See also the AFL-CIO’s guide to where each of the presidential candidates of both parties stand on six key “working family issues”: the Employee Free Choice Act; Good Jobs; Health Care; Trade and Manufacturing; Retirement Security; and Education.
Union endorsements of presidential candidates are somewhat spread out thus far. Dodd has been endorsed by the Firefighters union. Clinton has the nod from the Machinists and the United Transportation Union. Edwards, who may get the lion’s share of endorsements in the months ahead, has been endorsed by the Carpenters Union. Change to Win Chair Anna Burger, quoted in Dionne’s column, says the labor movement sees a field of Democratic candidates who believe that “unions are the solution, not the problem
In an interview with Amy Goodman and Juan Gonzales on Democracy Now, Andy Stern, president of the Service Employees International Union and author of “A Country That Works: Getting America Back On Track,” also expressed his concern about Democratic leaders’ need for unity on health care reform:
…the employer-based healthcare system served us well, but it’s a relic of the industrial era. We need a new universal 21st century healthcare system, because in the end, our employers just can’t compete in a global economy when they are putting the price of healthcare on the cost of their products and their competitors aren’t. It’s just not good economics. And at the same time, we have the greatest healthcare system in the world, and now 46 million people don’t have access to it.
…I’m so encouraged that we may see a change in Washington, but yet I’m so concerned that Democrats don’t understand. Most people get up every day, and they don’t think about whether they are in a red state or a blue state. They think about how they’re going to get their kids to work, how they’re going to be able to take care of their aging mother, and how are they going to pay their healthcare bills. Half of the bankruptcies in the United States are due to unpaid healthcare bills. CAP and SEIU just released a report about how middle-income people can’t afford one medical emergency. How can Democrats say we don’t need a new universal healthcare system? I mean, it is so basic and so important to America’s competitiveness. If the Democrats want to be the leaders in the House and the leaders in the Senate, which I hope they soon will be, then they need to lead, as well.
Stern, who lead a group of unions into a new labor coalition, Change to Win in 2005, says “We are at a crucial moment, a moment that makes us ask what kind of country we want to be.” He advocates “new models of organizing” and had this to say about the importance of a stronger union movement in his HuffPo post for Labor Day:
This Labor Day, a greater percentage of the economy is going to profits than to wages, and a majority of parents believe their children will be worse off economically. Tens of millions of people in the U.S. are working harder than ever before, but they’re still falling behind….The answer to that question must include more workers uniting in unions — the labor movement. Unions have always been the best anti-poverty, best pro-health care, best pro-family program around. Unions have done more to help working people experience economic success than any other program.

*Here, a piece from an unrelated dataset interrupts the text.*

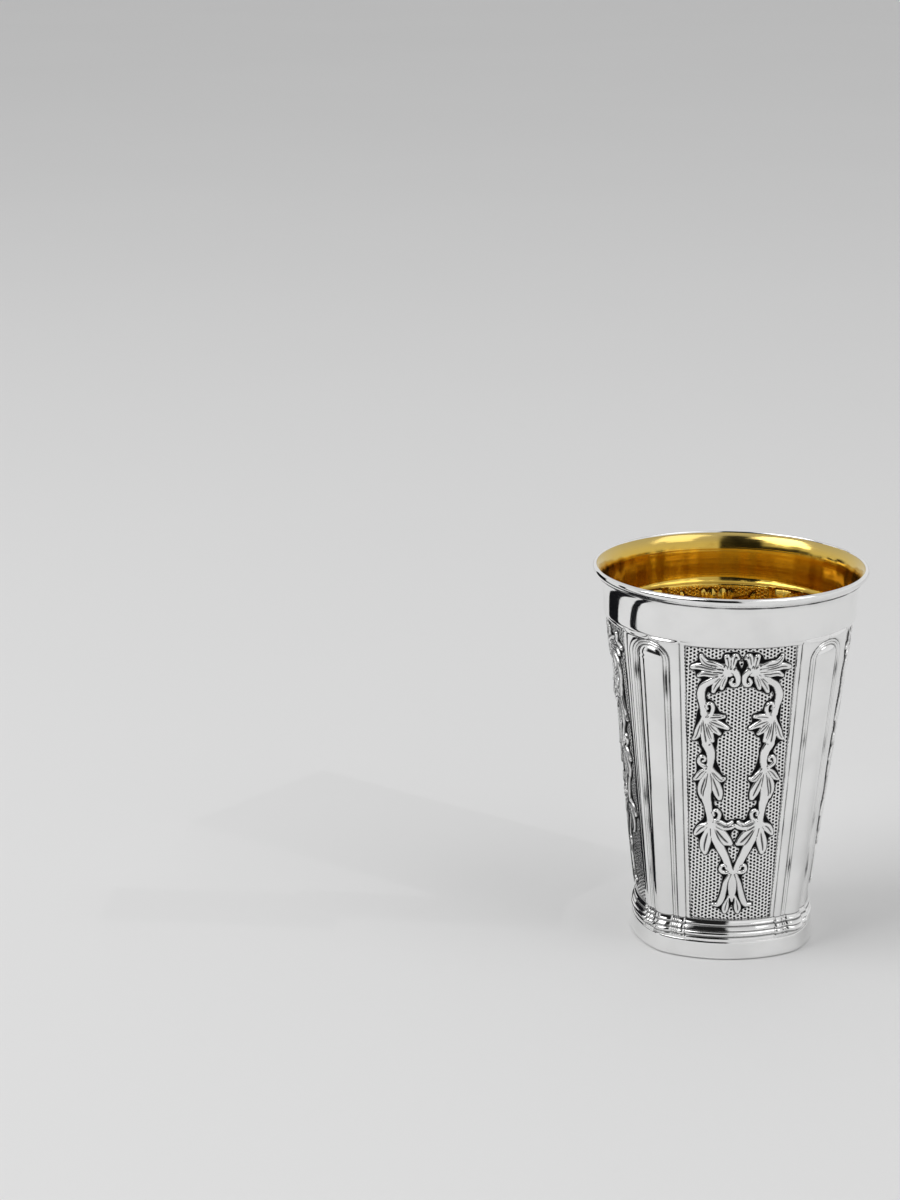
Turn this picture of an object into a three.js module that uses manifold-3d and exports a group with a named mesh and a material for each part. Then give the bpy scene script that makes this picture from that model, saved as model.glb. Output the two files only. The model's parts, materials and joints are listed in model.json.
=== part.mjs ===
// A footless silver beaker for the blessing over wine. Its tapered body is a soft square in plan:
// four stippled leaf panels make the bulged sides, and four groups of convex flutes the corners.
// Millimetres, +Z up, origin at the centre of the underside. The front panel faces -Y.

import * as THREE from "three";
import { mergeVertices } from "three/addons/utils/BufferGeometryUtils.js";
import Module from "manifold-3d";

const wasm = await Module();
wasm.setup();

// Driving dimensions.
const HEIGHT = 90;
const LIP_RADIUS = 32;
const WALL = 0.7;

// Heights of the parts, from the table up.
const FOOT_BAND_TOP = 4.3;
const MOULDING_TOP = 9.6;
const FLOOR_TOP = 9;
const FLUTE_TOP = 77.6;
const BAND_BOTTOM = 78.8;
const ARCH_HEIGHT = 4.2;

// Radii at the middle of a side.
const FOOT_RADIUS = 21.7;
const BODY_BOTTOM_RADIUS = 20.3;
const BODY_TOP_RADIUS = 28.25;
const BAND_RADIUS = 29.3;

// The recess under the foot ring.
const RECESS_RADIUS = 19.9;
const RECESS_DEPTH = 7.6;

// The soft square: how far each side's arc is struck from behind the centre, as a share of the
// radius, and how far round from a corner its rounding reaches, in degrees.
const SIDE_BULGE = 0.287;
const CORNER_ROUNDING = 8;

// Half of one corner's flute group, in degrees from the corner: how far each element reaches.
const LOBE_REACH = 7.6;
const OUTLINE_REACH = 10.8;
const STRIP_REACH = 15.8;
const FRAME_START = 16.5;
const FRAME_END = 18.2;
const GROUP_REACH = 18.7;
const QUARTER = 90;

// How far the elements of a group stand out of the panels' ground.
const LOBE_RISE = 1.0;
const OUTLINE_RISE = 0.45;
const STRIP_RISE = 0.6;
const FRAME_RISE = 0.35;

// The leaves and stems stand out of the ground, and reach into the wall to join it.
const LEAF_RISE = 0.55;
const LEAF_ROOT = 0.3;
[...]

But the war in Iraq remains a potent obstacle to winning social reforms in all of these areas. Both the AFL-CIO and Change to Win web pages have little to say about the Iraq quagmire, an ignored ‘elephant in the room.’ Yet it makes no sense to avoid the issue, when Iraq-related expenditures now consume 10 percent of the federal budget, according to Robert Sunshine, assistant director for budget analysis of the non-partisan Congressional Budget Office.
As the traditional end of Summer, Labor Day marks the moment when greater numbers of Americans begin to pay more attention to the upcomming primary races. In the months ahead, American voters will increasingly turn their attention to the positions of candidates on the key issues noted by Sweeney and Stern. But voters also understand that progress on the social and economic agendas of both labor and the Democratic Party is being held hostage to the Iraq War. Ending it should be the central priority of both unions and the Democrats.